April 29, 2003
The international community must assume its moral and legal responsibilities to help end the devastating conflict that continues to plague the Democratic Republic of Congo (DRC), Amnesty International said in a report released today.
The report details the human cost of the conflict and underscores the exploitation of the DRC's natural resources as the biggest single factor perpetuating violence in the country. The northern and eastern regions of the DRC, which are under the control of Congolese armed groups sponsored by Rwanda and Uganda, are rich in many precious resources, including diamonds, coltan, gold, and timber. While senior members of the Rwandese and Ugandan armies and their Congolese allies have grown rich, the vast majority of the local Congolese population faces poverty, insecurity, displacement, abduction and death.

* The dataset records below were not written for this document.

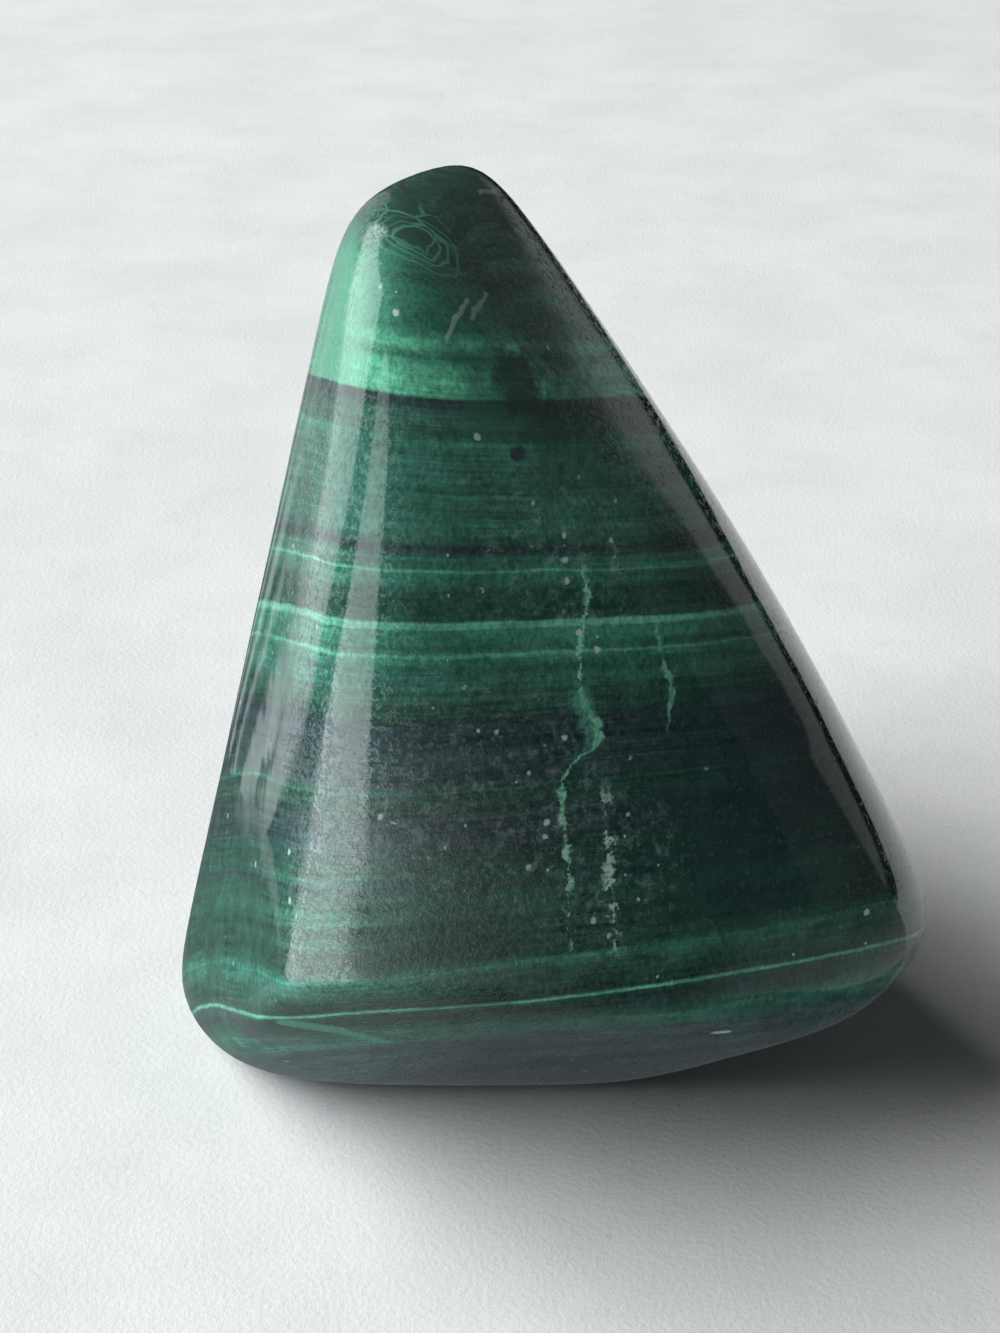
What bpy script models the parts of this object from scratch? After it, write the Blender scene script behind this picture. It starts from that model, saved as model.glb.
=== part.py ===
import math

import bmesh
import bpy
import numpy as np

# A tumbled malachite: one natural stone, a blunt lopsided pyramid standing on a flat worn base.
# The rough block is bounded by broad broken faces, and tumbling has rounded every edge alike.
# Lengths here are in millimetres and angles in degrees; the mesh is made in metres.
# The origin is the middle of the stone's box, on the surface that it stands on.

MM = 0.001

BLOCK_CENTRE = (-2.127, -1.672, 9.05)  # inside the stone, where each face's reach starts
WEAR = 0.72  # how far tumbling has eaten into the edges: larger is rounder

# face: (turn from the front towards the left, rise above the horizon, reach from the centre)
FACES = {
    "front": (-19, 15.5, 10.6),
    "corner": (29, 16.5, 11.9),
    "left": (76, 11.5, 7.2),
    "back_left": (121, 15.5, 7.5),
    "back_right": (-124, 20.5, 10.15),
    "right": (-98, 25, 11.75),
    "right_bevel": (-61, 28.5, 13.3),
    "right_shoulder": (-80, 41.5, 12.85),
    "tip_slope": (62, 68, 21.9),
    "crown": (-55, 90, 19.9),
    "base": (0, -90, 9.4),
    "front_foot": (0, -39, 7.7),
    "left_foot": (45, -39, 10.5),
    "right_foot": (-71, -46, 11.0),
    "back_foot": (175, -30, 11.8),
}

BLANK_CENTRE_Z = 12.7  # the round blank sits higher than the block's centre, nearer the tip
BLANK_STRETCH = 1.35  # and is taller than it is wide, so that the tip gets enough of its points
BLANK_CUTS = 23  # cuts across each side of the cube that the blank is made from
SOLVE_STEPS = 16

STONE_COLOUR = (0.022, 0.061, 0.048, 1.0)
STONE_ROUGHNESS = 0.16
STONE_IOR = 1.78


def clear_scene():
    for thing in list(bpy.data.objects):
        bpy.data.objects.remove(thing, do_unlink=True)


def face_normal(turn, rise):
    turn, rise = math.radians(turn), math.radians(rise)
    return (
        -math.sin(turn) * math.cos(rise),
        -math.cos(turn) * math.cos(rise),
        math.sin(rise),
    )


def worn_surface(start, directions):
    """Points where rays from start leave the block, its edges blended by a smooth maximum."""
    normals = np.array([face_normal(turn, rise) for turn, rise, reach in FACES.values()])
    reaches = np.array([reach for turn, rise, reach in FACES.values()])
    reaches = reaches - normals @ (np.array(start) - np.array(BLOCK_CENTRE))
    slopes = directions @ normals.T
    facing = slopes > 1e-6
    distance = np.where(facing, reaches / np.where(facing, slopes, 1.0), np.inf).min(axis=1)
    for _ in range(SOLVE_STEPS):
        excess = (slopes * distance[:, None] - reaches) / WEAR
        highest = excess.max(axis=1, keepdims=True)
        share = np.exp(excess - highest)
        total = share.sum(axis=1)
        outside = WEAR * (highest[:, 0] + np.log(total))
        distance = distance - outside / ((share * slopes).sum(axis=1) / total)
    return np.array(start) + directions * distance[:, None]


def round_blank():
    """A cube cut into a grid, with its points spread evenly round a tall ball."""
    mesh = bmesh.new()
    bmesh.ops.create_cube(mesh, size=2.0)
    bmesh.ops.subdivide_edges(mesh, edges=mesh.edges[:], cuts=BLANK_CUTS, use_grid_fill=True)
    for point in mesh.verts:
        point.co = [math.tan(value * math.pi / 4) for value in point.co]
        point.co.z *= BLANK_STRETCH
        point.co.normalize()
    return mesh


def wear_down(mesh):
    start = (BLOCK_CENTRE[0], BLOCK_CENTRE[1], BLANK_CENTRE_Z)
    directions = np.array([point.co[:] for point in mesh.verts])
    directions /= np.linalg.norm(directions, axis=1, keepdims=True)
    for point, place in zip(mesh.verts, worn_surface(start, directions)):
        point.co = place * MM


def flatten_base(mesh):
    """Cut the underside level, so that the stone stands on a real flat face."""
    cut = bmesh.ops.bisect_plane(
        mesh,
        geom=mesh.verts[:] + mesh.edges[:] + mesh.faces[:],
        dist=1e-6,
        plane_co=(0, 0, 0),
        plane_no=(0, 0, 1),
        clear_inner=True,
    )
    rim = [part for part in cut["geom_cut"] if isinstance(part, bmesh.types.BMEdge)]
    filled = bmesh.ops.contextual_create(mesh, geom=rim)
    for point in {corner for face in filled["faces"] for corner in face.verts}:
        point.co.z = 0.0
    return filled["faces"]


def stone_material():
    material = bpy.data.materials.new("malachite")
    material.use_nodes = True
    shader = material.node_tree.nodes["Principled BSDF"]
    shader.inputs["Base Color"].default_value = STONE_COLOUR
    shader.inputs["Roughness"].default_value = STONE_ROUGHNESS
    shader.inputs["Metallic"].default_value = 0.0
    shader.inputs["IOR"].default_value = STONE_IOR
    material.diffuse_color = STONE_COLOUR
    return material


def make_stone(collection):
    mesh = round_blank()
    wear_down(mesh)
    base = flatten_base(mesh)
    bmesh.ops.recalc_face_normals(mesh, faces=mesh.faces[:])
    for face in mesh.faces:
        face.smooth = True
    for face in base:
        face.smooth = False
    data = bpy.data.meshes.new("stone")
    mesh.to_mesh(data)
    mesh.free()
    data.materials.append(stone_material())
    stone = bpy.data.objects.new("stone", data)
    collection.objects.link(stone)
    return stone


def main():
    clear_scene()
    collection = bpy.data.collections.new("tumbled_malachite")
    bpy.context.scene.collection.children.link(collection)
    make_stone(collection)


main()
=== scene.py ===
import math

import bpy
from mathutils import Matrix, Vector


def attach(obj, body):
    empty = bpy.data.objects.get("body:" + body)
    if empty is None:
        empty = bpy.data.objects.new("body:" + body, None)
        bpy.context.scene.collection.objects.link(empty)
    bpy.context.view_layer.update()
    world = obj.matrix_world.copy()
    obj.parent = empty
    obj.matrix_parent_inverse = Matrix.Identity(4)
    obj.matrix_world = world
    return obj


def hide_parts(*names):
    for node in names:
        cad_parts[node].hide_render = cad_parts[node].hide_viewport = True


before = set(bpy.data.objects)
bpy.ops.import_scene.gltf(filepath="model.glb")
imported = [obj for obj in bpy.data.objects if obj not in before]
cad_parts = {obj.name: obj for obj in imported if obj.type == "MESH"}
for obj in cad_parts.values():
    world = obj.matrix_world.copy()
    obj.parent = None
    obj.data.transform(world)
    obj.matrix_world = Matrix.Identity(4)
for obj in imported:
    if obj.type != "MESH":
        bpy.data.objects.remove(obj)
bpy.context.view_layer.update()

millimetre = 0.001


# Small helpers for node trees

def addNode(tree, kind, **settings):
    made = tree.nodes.new(kind)
    for name, value in settings.items():
        setattr(made, name, value)
    return made


def feed(tree, socket, value):
    if isinstance(value, bpy.types.NodeSocket):
        tree.links.new(value, socket)
    elif value is not None:
        socket.default_value = value


def maths(tree, operation, *values, clamp=False):
    made = addNode(tree, "ShaderNodeMath", operation=operation, use_clamp=clamp)
    for socket, value in zip(made.inputs, values):
        feed(tree, socket, value)
    return made.outputs[0]


def product(tree, *values):
    result = values[0]
    for value in values[1:]:
        result = maths(tree, "MULTIPLY", result, value)
    return result


def vectors(tree, operation, *values, scale=None):
    made = addNode(tree, "ShaderNodeVectorMath", operation=operation)
    for socket, value in zip(made.inputs, values):
        feed(tree, socket, value)
    if scale is not None:
        feed(tree, made.inputs["Scale"], scale)
    return made.outputs["Value" if operation in ("DOT_PRODUCT", "DISTANCE") else "Vector"]


def parts(tree, vector):
    made = addNode(tree, "ShaderNodeSeparateXYZ")
    feed(tree, made.inputs[0], vector)
    return made.outputs


def joined(tree, x, y, z):
    made = addNode(tree, "ShaderNodeCombineXYZ")
    for socket, value in zip(made.inputs, (x, y, z)):
        feed(tree, socket, value)
    return made.outputs[0]


def ranged(tree, value, low, high, toLow=0.0, toHigh=1.0, smooth=True):
    made = addNode(tree, "ShaderNodeMapRange")
    made.interpolation_type = "SMOOTHSTEP" if smooth else "LINEAR"
    for socket, number in zip(made.inputs, (value, low, high, toLow, toHigh)):
        feed(tree, socket, number)
    return made.outputs[0]


def noiseOf(tree, vector, scale, detail=2.0, roughness=0.5, distortion=0.0):
    made = addNode(tree, "ShaderNodeTexNoise")
    feed(tree, made.inputs["Vector"], vector)
    settings = {"Scale": scale, "Detail": detail, "Roughness": roughness, "Distortion": distortion}
    for name, value in settings.items():
        feed(tree, made.inputs[name], value)
    return made.outputs[0]


def mixed(tree, factor, first, second):
    made = addNode(tree, "ShaderNodeMix", data_type="RGBA", blend_type="MIX")
    for socket, value in ((made.inputs[0], factor), (made.inputs[6], first), (made.inputs[7], second)):
        feed(tree, socket, value)
    return made.outputs[2]


def shaded(tree, value, spans):  # a value's usual span, spread to another
    return ranged(tree, value, *spans[0], *spans[1])


def painted(tree, colour, mask, strength, name):
    return mixed(tree, product(tree, mask, strength), colour, palette[name])


def swirled(tree, place, amount, scale=0.8):  # places shifted by a soft swirl, so that lines there bend
    made = addNode(tree, "ShaderNodeTexNoise")
    feed(tree, made.inputs["Vector"], place)
    made.inputs["Scale"].default_value = scale
    made.inputs["Detail"].default_value = 2.0
    bend = vectors(tree, "SUBTRACT", made.outputs["Color"], (0.5, 0.5, 0.5))
    return vectors(tree, "ADD", place, vectors(tree, "SCALE", bend, scale=amount))


def bumped(tree, height, depth, strength=1.0):  # depth in mm
    made = addNode(tree, "ShaderNodeBump")
    made.inputs["Strength"].default_value = strength
    made.inputs["Distance"].default_value = depth * millimetre
    feed(tree, made.inputs["Height"], height)
    return made.outputs[0]


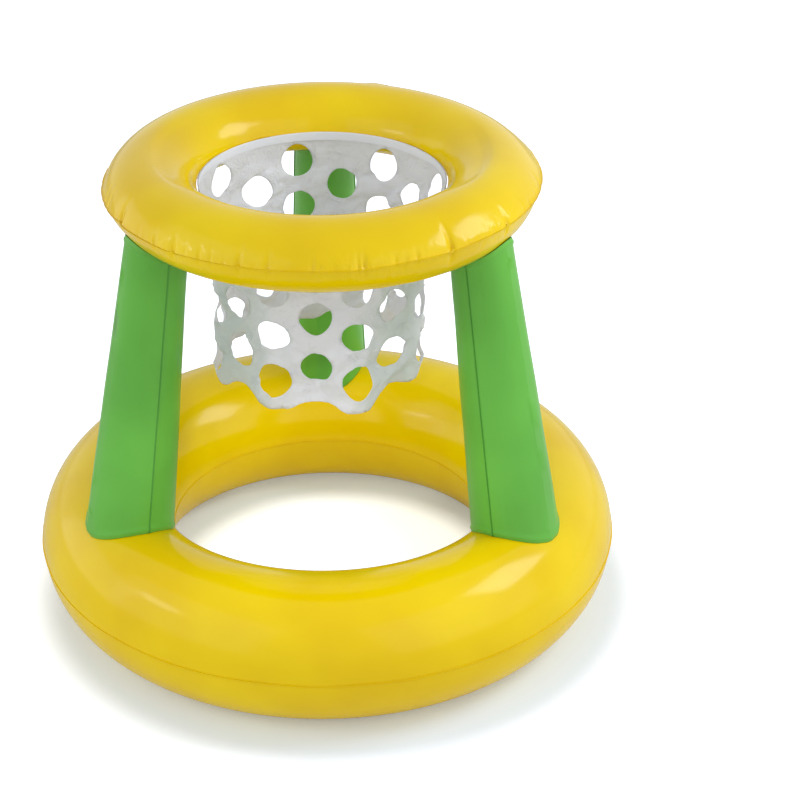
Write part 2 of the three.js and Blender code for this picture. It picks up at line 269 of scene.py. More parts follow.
def spun_ring(ring, section_steps, sector_steps, flat_below=0.0):
    """A whole ring as a bmesh in millimetres, closed and with its normals outwards."""
    loop = tube_loop(
        ring["width"], ring["height"], ring["seam_angle"], ring["lip"], section_steps, flat_below
    )
    bm = bmesh.new()
    ends = [bm.verts.new((0, -(ring["centre"] + x), ring["middle"] + y)) for x, y in loop]
    for a, b in zip(ends, ends[1:] + ends[:1]):
        bm.edges.new((a, b))
    turn = 2 * math.pi / 2**DOUBLINGS
    outline = bm.verts[:] + bm.edges[:]
    bmesh.ops.spin(bm, geom=outline, cent=(0, 0, 0), axis=(0, 0, 1), angle=turn, steps=sector_steps)
    for i in range(DOUBLINGS):
        copy = bmesh.ops.duplicate(bm, geom=bm.verts[:] + bm.edges[:] + bm.faces[:])["geom"]
        moved = [v for v in copy if isinstance(v, bmesh.types.BMVert)]
        bmesh.ops.rotate(bm, verts=moved, cent=(0, 0, 0), matrix=Matrix.Rotation(turn * 2**i, 3, "Z"))
    bmesh.ops.remove_doubles(bm, verts=bm.verts, dist=0.01)
    bmesh.ops.recalc_face_normals(bm, faces=bm.faces)
    return bm


def piece_from(name, bm, material, sharp=50.0):
    """Turns a bmesh in millimetres into a shaded object in metres."""
    mesh = bpy.data.meshes.new(name)
    bm.to_mesh(mesh)
    bm.free()
    mesh.transform(Matrix.Scale(MM, 4))
    mesh.shade_smooth()
    mesh.set_sharp_from_angle(angle=math.radians(sharp))
    mesh.materials.append(material)
    piece = bpy.data.objects.new(name, mesh)
    bpy.context.scene.collection.objects.link(piece)
    print(name, len(mesh.vertices), "points")
    return piece


# %% [markdown]
# ## Pleats at the weld
#
# A flat ring of sheet has too much edge for the shape that it takes when it is blown up, so the edge gathers
# into short pleats that cross the weld, deepest at the weld and fading up the tube. Each one is a narrow
# valley in a wide shallow one, with the sheet puffing out between. They are moved into the mesh itself, not
# painted, because they show in the outline. The large ones at the front are placed where they are on the
# real hoop, and the rest of the way round they fall at random, from a fixed seed.

# %% Pleats
PLEAT_FADE = 1.4  # how fast a pleat fades up the tube
PLEAT_WIDENING = 0.8  # how much wider it is where it ends
SHALLOW_DEPTH, SHALLOW_WIDTH = 0.4, 3.5  # the shallow valley round it, as shares of its depth and width


def front_angle(x, y):
    """Degrees round the ring from the front, positive to the right."""
    return np.degrees(np.arctan2(x, -y))


def pleat_depth(angle, rise, pleats, radius):
    """How far the pleats draw the sheet in, in millimetres. rise is the height over the weld."""
    depth = np.zeros_like(angle)
    for at, half_width, above, below, deep in pleats:
        side = radius * np.radians((angle - at + 180) % 360 - 180)
        reach = np.where(rise > 0, above, below)
        share = np.abs(rise) / reach
        width = half_width * (1 + PLEAT_WIDENING * share)
        narrow, shallow = np.exp(-((side / width) ** 2)), np.exp(-((side / (SHALLOW_WIDTH * width)) ** 2))
        depth += deep * np.clip(1 - share, 0, 1) ** PLEAT_FADE * (narrow + SHALLOW_DEPTH * shallow)
    return depth


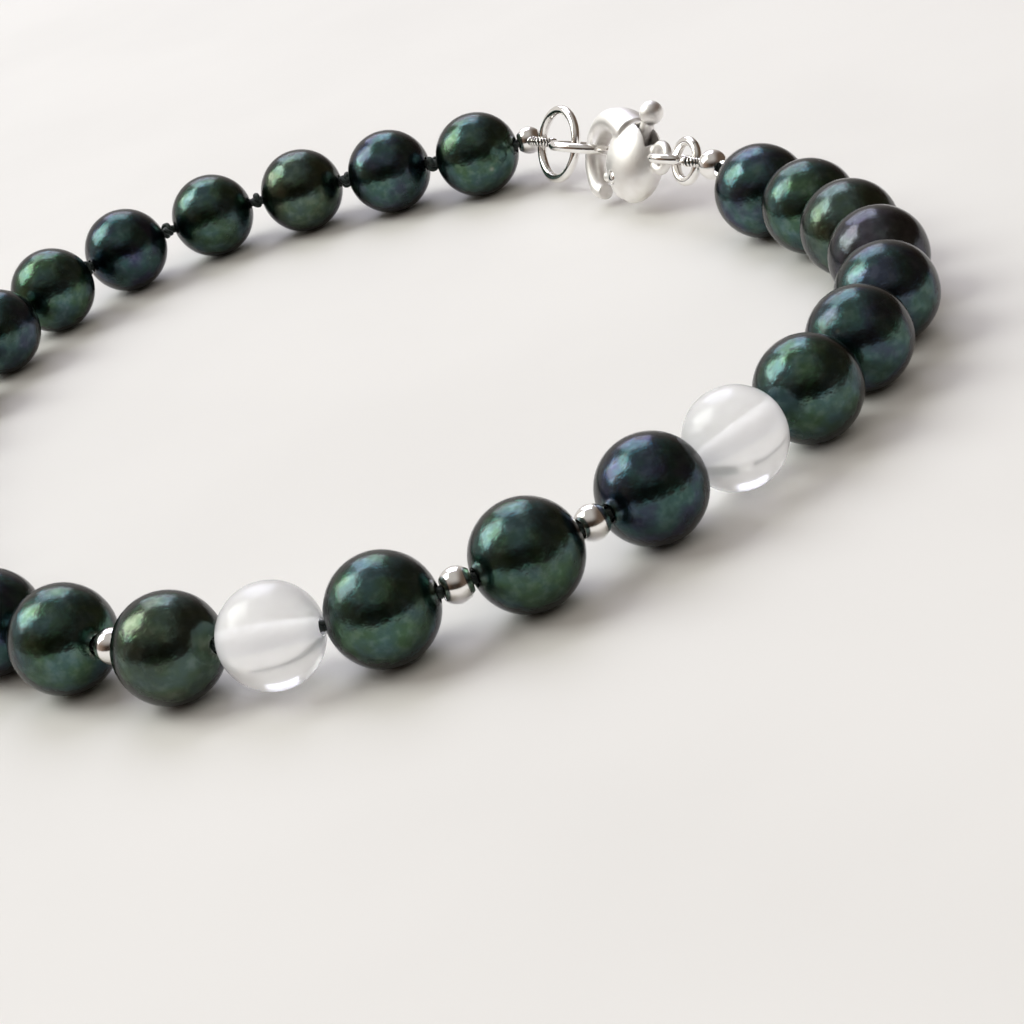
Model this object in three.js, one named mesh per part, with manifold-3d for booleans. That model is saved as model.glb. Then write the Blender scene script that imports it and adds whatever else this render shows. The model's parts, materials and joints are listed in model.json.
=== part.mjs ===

"For the last four and half years Rwanda, Uganda and their Congolese allies have systematically plundered the eastern DRC's natural wealth on a vast scale, resulting in the deaths of hundreds of thousands of Congolese civilians," said Amnesty International. "This has been possible only because the international community has allowed the perpetrators to act with almost complete impunity. It is only through concerted and robust international action to end such impunity that further abuses will be prevented."
Hundreds of thousands of Congolese civilians have been tortured and killed during fighting to secure control of natural resources. Thousands of others have died due to malnutrition and lack of access to humanitarian assistance after being forced to flee their homes. Foreign forces have also deliberately stoked inter-ethnic conflicts and mass killings in order to promote their economic interests. Thousands of women have been raped. Amnesty has confirmed reports that children as young as 12 have also been forced into hard labor in the mines.
Amnesty International calls on the international community, in particular through the auspices of the United Nations Security Council, to pressure key protagonists in the conflict to condemn abuses by their own forces and bring suspected perpetrators to justice. The organization also recommends a strengthening of the mandate and deployment of the UN cease-fire monitoring body MONUC and the full implementation of MONUC's mandate "to protect civilians under imminent threat of physical violence." The international community should also support and provide resources for judicial mechanisms, such as an international commission of inquiry, aimed at enforcing accountability for human rights abuses. Amnesty International also recommends that governments take steps to ensure that businesses active in the DRC do not cause or condone rights violations of the communities in which they are operating, and that revenues generated from commercial activities involving the DRC's natural resources contribute to the progressive realization of the population's social and economic rights.
Furthermore, governments should promote the adherence of the DRC and of regional diamond transit countries to the international diamond certification system agreed through the Kimberley Process. Governments should also take practical steps to submit the trade in other natural resources to similar international scrutiny, to ensure that the manner in which those resources are exploited does not give rise to human rights abuses.